The Radak on this pasuk explains why each pillar was given a name. “The fact that he called each pillar was as a siman tov, a good sign, because they were in the entrance of the house, therefore he gave them names as a good sign. One was called Yachin, which comes from the word that means preparation, that the house should be set up forever as it says, “Like the moon it shall be set up forever.” Boaz comes from the word that means strength and it’s actually a combination of a word that means ‘in it shall be strength,’ meaning G-D shall give it strength so that it will last, as it says, “Hashem is the source of strength for his nation.” (Click here for Hebrew text.)

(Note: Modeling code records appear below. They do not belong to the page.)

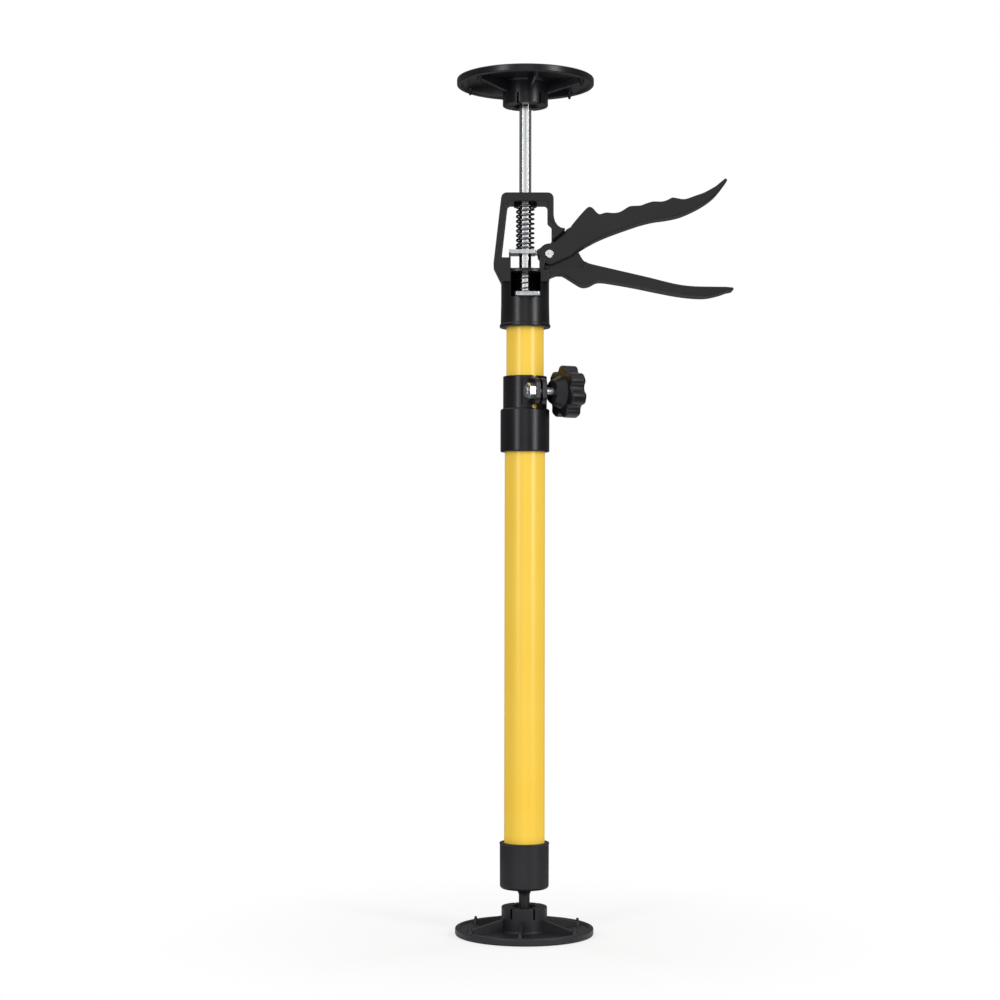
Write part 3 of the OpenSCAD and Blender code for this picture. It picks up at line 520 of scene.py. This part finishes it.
# The skin's shade drifts over about 17 mm. Its pits of 0.1 mm are drawn at 1 mm, so that they show.
matt, skin = clouded("glass_filled_nylon", 60, 3, ("#101013", "#18181B"), (0.27, 0.35), 0.75)[:2]
skin.inputs["IOR"].default_value = 1.53
skin.inputs["Specular IOR Level"].default_value = 0.36
grained(matt, 1000, 2, 0.5, 0.04)
cup_z = span("grip_frame", 2)[0]
frame_top = span("grip_frame", 2)[1]
cup_r = 17.9
bead_r = 19
cup_top = 492.6
bar_left = -17.4
bar_right = 17.8
window_low = 500.7
window_top = 542.6
window_left = -13.1
window_right = 16.8
throat = 10.8
cup_edge_z = 492.9
lip_out = -12.1
frame_y = 14
lip_y = 13.8
web_y = 4
handle_y = 8.5
bar_gap_y = 8.8
pivot_x = 17.9
pivot_z = 504
pivot_hole_r = 2.02
lever_sweep_r = 27.1
rod_hole_r = 5.02
recess_low = 471.5
recess_top = 490.2
recess_left = -10.6
recess_right = 11.4
ledge_z = 473.81
drive_z = 504.43


def flowing(points, steps=4):
    """Runs a smooth curve through points measured from 1.9 mm above the lever's pivot."""
    start_z = pivot_z + 1.9
    line = []
    for i in range(len(points) - 1):
        a, b, c, d = [Vector(points[min(max(k, 0), len(points) - 1)]) for k in range(i - 1, i + 3)]
        for k in range(steps):
            t = k / steps
            line.append((2 * b + (c - a) * t + (2 * a - 5 * b + 4 * c - d) * t * t
                         + (3 * b - a - 3 * c + d) * t ** 3) / 2)
    return [(pivot_x + x, start_z + z) for x, z in line + [points[-1]]]


def on_pivot(piece):
    """Lays a turned shape's axis along Y at the lever's pivot."""
    return place(piece, moved(pivot_x, 0, pivot_z) @ spun_about("X", 90))


grip = turned("grip_frame_moulding", rounded(
    [(0, cup_z, 0), (18.6, cup_z, 0.6), (bead_r, 450.6, 0.5), (18.8, 452, 0.6), (18.25, 452.5, 0.5),
     (cup_r, inner_top, 0), (cup_r, cup_top, 0.8), (0, cup_top, 0)], closed=False), 128)
window_frame = slab("window_frame", rounded(
    [(bar_left, 482.8, 0), (-23.7, 495.6, 3), (-17.6, frame_top, 4.2), (20.9, frame_top, 4.2),
     (20.9, 533.4, 0), (21.15, 530.4, 0), (22.1, 527.2, 0), (24, 524.5, 0), (26.4, 522.9, 0),
     (29.6, 522.4, 0), (28.9, 521, 0), (21.5, 514.6, 0), (19.9, 514.3, 0), (19.9, 526.2, 1.5),
     (window_right, 529.2, 1.5),
     (window_right, window_top, 2.6), (window_left, window_top, 2.6), (-17.8, window_low, 1),
     (-throat, window_low, 0), (-throat, cup_edge_z, 0.5), (throat, cup_edge_z, 0.5), (throat, 502.5, 0),
     (15.2, 499.3, 0), (13.3, 491.6, 0), (bar_right, 491.6, 0), (bar_right, 482.8, 0)]), -frame_y, frame_y)
round_edges(window_frame, 0.7)
lip = slab("lip", [(lip_out, 499.6), (-10.85, 499.6), (-10.85, drive_z), (lip_out, drive_z)], -lip_y, lip_y)
combine(window_frame, round_edges(lip, 0.3))
clearance = slab("clearance", [(9.8, 493.5), (20.4, 493.5), (20.4, 503.5), (9.8, 503.5)],
                 -bar_gap_y, bar_gap_y)
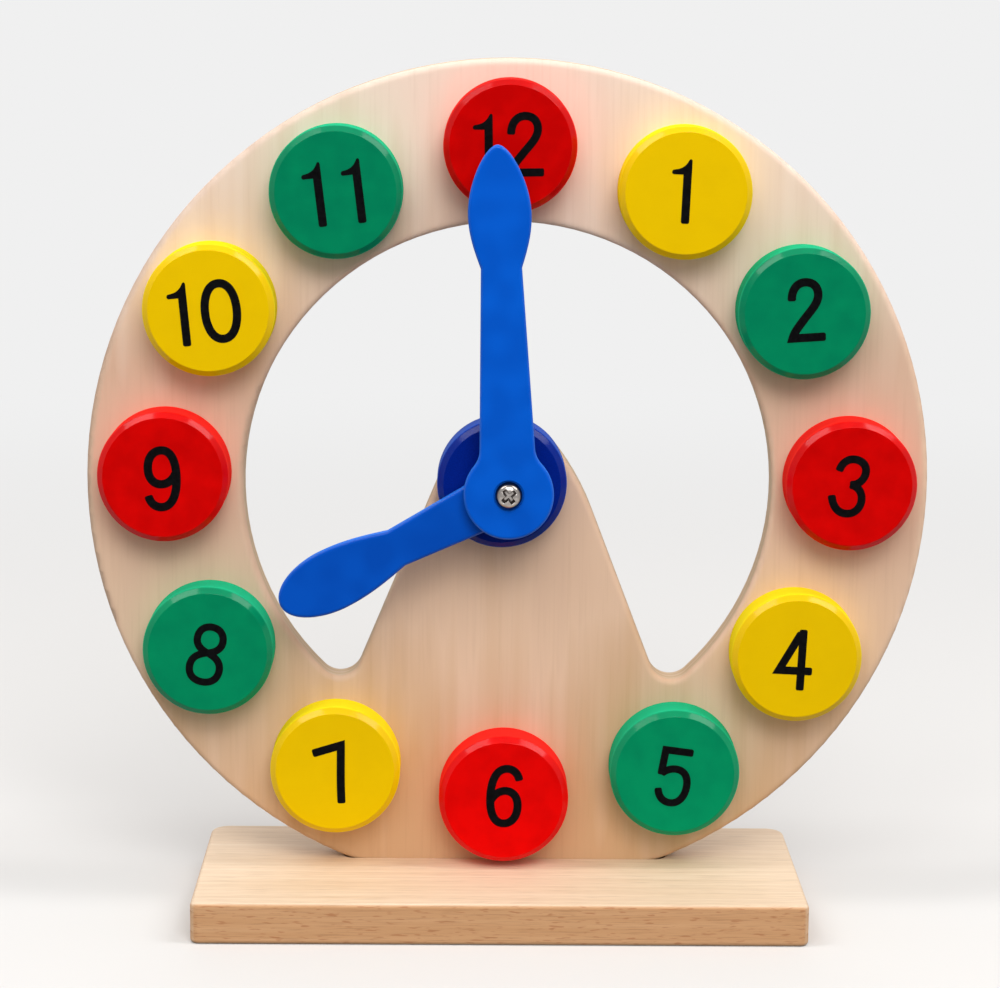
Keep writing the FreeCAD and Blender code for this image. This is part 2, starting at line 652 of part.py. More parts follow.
pocket(housing, pipe_hole, reverse=True)
nose_socket = new_sketch(housing, "nose_socket", lift=HUB_DEPTH)
add_circle(nose_socket, "(sizes.stud_radius + sizes.glue_gap)",
           "%s - %s" % (STUD_X, HUB_X), "%s - %s" % (STUD_Z, HUB_Z))
pocket(housing, nose_socket, "sizes.stud_nose + sizes.glue_gap", reverse=True)


def housing_screw(index, side):
    """Pan-head screw from the back of the tongue into a boss of the housing."""
    x = "%s + %d * %s" % (HUB_X, side, BOSS_X)
    z = "%s + %s + %d * %s" % (AXIS_Z, HUB_Z, side, BOSS_Z)
    seat = "(sizes.plate_thickness - sizes.housing_screw_sink)"
    shank = rod("housing_screw_shank_%d" % index, "sizes.housing_screw_radius",
                "%s + sizes.housing_screw_bite" % seat, "-" + seat)
    place(shank, x, "%s + %s" % (FACE_Y, seat), z)
    blank = rod("housing_screw_blank_%d" % index, "sizes.housing_screw_head_radius",
                "sizes.housing_screw_head_height", "-" + seat)
    place(blank, x, "%s + %s + sizes.housing_screw_head_height" % (FACE_Y, seat), z)
    slot = doc.addObject("Part::Box", "housing_screw_slot_%d" % index)
    slot.setExpression("Length", "sizes.housing_screw_head_radius * 2")
    slot.setExpression("Width", "sizes.housing_screw_head_height / 2")
    slot.setExpression("Height", "sizes.housing_screw_head_height / 3")
    place(slot, "%s - sizes.housing_screw_head_radius" % x,
          "%s + %s + sizes.housing_screw_head_height / 2" % (FACE_Y, seat),
          "%s - sizes.housing_screw_head_height / 6" % z)
    head = cut("housing_screw_head_%d" % index, blank, slot)
    return fuse("housing_screw_%d" % index, [shank, head])


housing_screws = group("housing_screws",
                       [housing_screw(i, side) for i, side in enumerate(SCREW_SIDES)])


# ---------------------------------------------------------------- gear train

PINION_AT = number("sizes.end_play")
WHEEL_AT = PINION_AT + 0.2
gear_thickness = number("sizes.gear_thickness")
pressure_angle = math.radians(number("sizes.pressure_angle"))
train_angle = math.radians(number("sizes.train_angle"))
hub_depth = number(HUB_DEPTH)


def involute(angle):
    return math.tan(angle) - angle


def gear_blank(teeth, module, thickness, start, centre, turn):
    """A toothed disc about a centre; a tooth's middle points along turn. Each flank is an
    involute drawn as two chords."""
    pitch_radius = teeth * module / 2
    tip_radius = pitch_radius + number("sizes.tooth_height") * module
    root_radius = pitch_radius - number("sizes.tooth_root") * module
    base_radius = pitch_radius * math.cos(pressure_angle)
    half_tooth = math.pi / (2 * teeth) - number("sizes.tooth_thinning") / (2 * pitch_radius)
    flank_start = max(base_radius, root_radius)
    flank = [(root_radius, half_tooth + involute(pressure_angle)
              - involute(math.acos(base_radius / flank_start)))]
    for share in (0.0, 0.5, 1.0):
        radius = flank_start + share * (tip_radius - flank_start)
        if radius > flank[-1][0] + 1e-6:
            flank.append((radius, half_tooth + involute(pressure_angle)
                          - involute(math.acos(base_radius / radius))))
    points = []
    for tooth in range(int(teeth)):
        middle = turn + 2 * math.pi * tooth / teeth
        right = [(radius, middle - half) for radius, half in flank]
        left = [(radius, middle + half) for radius, half in reversed(flank)]
        for radius, angle in right + left:
            points.append(centre + Vector(radius * math.cos(angle), radius * math.sin(angle), start))
    face = Part.Face(Part.makePolygon(points + points[:1]))
    return face.extrude(Vector(0, 0, thickness))


def disc_solid(radius, start, end, centre=Vector(0, 0, 0)):
    return Part.makeCylinder(radius, end - start, centre + Vector(0, 0, start))


leaves = number("sizes.leaves")
first_module = number("sizes.first_module")
second_module = number(SECOND_MODULE)
stud_centre = Vector(number(STUD_X), number(STUD_Z), 0)
wheel_end = WHEEL_AT + gear_thickness
pinion_end = wheel_end + 0.2
hour_wheel_at = pinion_end + number("sizes.thrust_collar_thickness") + 0.1
hour_wheel_end = hour_wheel_at + gear_thickness
minute_hand_at = number(MINUTE_HAND_AT)

# minute arbor: rear journal, pinion, thrust collar, front journal, seat for the hand
running_gap = number("sizes.running_gap")
glue_gap = number("sizes.glue_gap")
end_play = number("sizes.end_play")
washer_front = (number("sizes.plate_thickness") + number("sizes.bush_flange_thickness")
                + running_gap)
behind_plate = (washer_front + number("sizes.friction_washer_thickness")
                + number("sizes.friction_washer_dish") + number("sizes.back_washer_thickness"))
arbor_rear = behind_plate + number("sizes.clip_thickness") + number("sizes.arbor_tail")
rear_journal_radius = number("sizes.rear_journal_radius")
seat_end = (minute_hand_at + number("sizes.hand_thickness")
            - number("sizes.hand_screw_seat_depth") - 0.2)
arbor = disc_solid(rear_journal_radius, -arbor_rear, PINION_AT)
arbor = arbor.fuse(gear_blank(leaves, first_module, pinion_end - PINION_AT, PINION_AT,
                              Vector(0, 0, 0), train_angle))
collar_end = pinion_end + number("sizes.thrust_collar_thickness")
arbor = arbor.fuse(disc_solid(number("sizes.thrust_collar_radius"), pinion_end, collar_end))
arbor = arbor.fuse(disc_solid(number("sizes.front_journal_radius"), collar_end, minute_hand_at))
arbor = arbor.fuse(disc_solid(number("sizes.hand_seat_radius"), minute_hand_at, seat_end))
screw_bore_depth = number("sizes.hand_screw_length") + end_play
screw_bore_radius = number("sizes.hand_screw_radius") + glue_gap
head_under = minute_hand_at + number("sizes.hand_thickness") - number("sizes.hand_screw_seat_depth")
arbor = arbor.cut(disc_solid(screw_bore_radius, head_under - screw_bore_depth, seat_end + 1))
groove = disc_solid(rear_journal_radius + 1, -behind_plate - number("sizes.clip_thickness") - glue_gap,
                    -behind_plate)
groove = groove.cut(disc_solid(number("sizes.clip_groove_radius"), -arbor_rear - 1, 0))
minute_arbor = shape_feature("minute_arbor", arbor.cut(groove))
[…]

Was King Shlomo really so superstitious that he needed to erect good signs, siman tov, to the entrance of the Beis Hamikdash? What was the point of the pillars? The Beis Hamikdash was the palace on earth for Hashem, the Almighty King Of All Kings, and there were ten miracles that constantly occurred during the First Beis HaMikdash. So why were good signs needed, seemingly to protect the Temple? Furthermore, we know that the Beis Hamikdash was actually destroyed because of our sins. So, it was absolutely pointless to have “a good luck charm” of sorts on the entrance. If so, why did King Shlomo do this?
It’s true that the permanency of the structure of the Temple depended upon our loyalty to Hashem; but we must say that there really is something to having good signs, and at the very least it adds, even if it is not needed.
We see from here that there really is a concept of an ayin hara, evil eye, and ayin tov, a good eye. A good sign, siman tov, is something of value which should be treated seriously, assuming that there is a basis for it in our mesora, our tradition, and not something which was just made up or borrowed from other people.
However, what’s important to realize is that good signs are not what drives a successful existence rather it is doing G-D’s will, being scrupulous in serving Hashem which brings us success and plenty, the good signs are just an added plus, a reinforcing of the good quality of life that we are living by serving Hashem properly.